Multi-Tenant & Co-Warehousing Models
Shared micro-warehouses are gaining traction as SMEs seek to cut costs by sharing infrastructure. E-fulfillment providers like eShipper UAE offer co-warehousing and shared fulfillment, enabling smaller merchants to scale without upfront investment.
Regulatory Evolution & Zone Conversions
As demand grows, regulators are expected to streamline zoning approvals and free zone conversions to support smaller, mixed-use warehouses in urban areas. According to JLL’s UAE Industrial Market Review, the lack of urban warehouse space is a key bottleneck, and regulatory flexibility will shape the sector’s growth. (JLL UAE Industrial Report)
Conclusion
The rapid growth of e-commerce in the UAE is fundamentally reshaping the logistics landscape, with micro-warehousing, cold-chain infrastructure, and hybrid storage models leading the transformation.
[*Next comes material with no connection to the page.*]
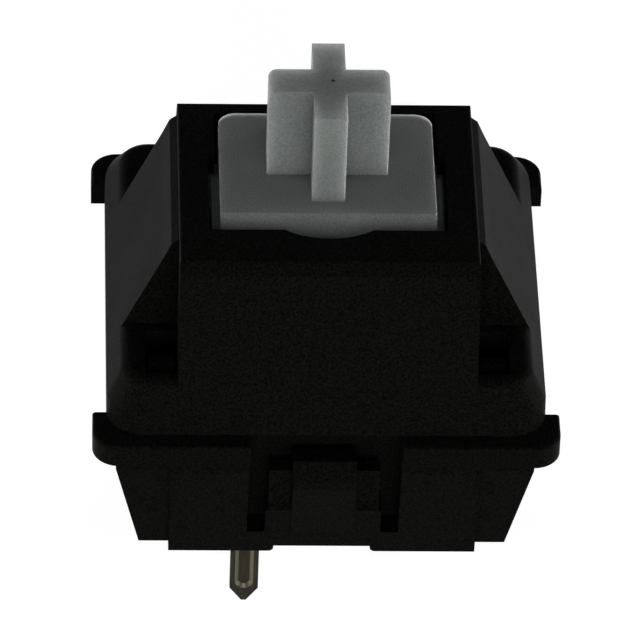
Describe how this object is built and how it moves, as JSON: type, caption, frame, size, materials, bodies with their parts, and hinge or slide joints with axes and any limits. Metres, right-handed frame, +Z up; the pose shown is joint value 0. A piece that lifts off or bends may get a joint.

Data from Hellmann Worldwide Logistics and Swisslog show that distributed fulfillment models and robotic systems reduce lead times and maximize cubic utilization, enabling faster, more efficient last-mile delivery.
For businesses and e-commerce retailers, the priority is clear: invest in accurate demand forecasting, segment inventory between micro-warehouses and bulk facilities, and integrate technology for returns processing and real-time visibility. Operators must diversify offerings — from small lockers to temperature-controlled micro-hubs — and provide premium amenities like climate control, automation, and digital tracking to meet rising expectations.
Investors and developers face both opportunity and complexity. While demand for flexible storage formats is surging, capital expenditure, zoning approvals, and compliance requirements remain significant hurdles. Strategic site selection near urban demand nodes, coupled with regulatory alignment and infrastructure readiness, will determine ROI.
Looking ahead, the future of warehousing in the UAE will be defined by automation, AI-driven forecasting, co-warehousing models, and regulatory evolution that allows mixed-use, urban-proximate facilities. Stakeholders who act early — combining technology, location strategy, and flexible leasing models — will be best positioned to capitalize on the next wave of logistics growth in Dubai, Abu Dhabi, and across the UAE.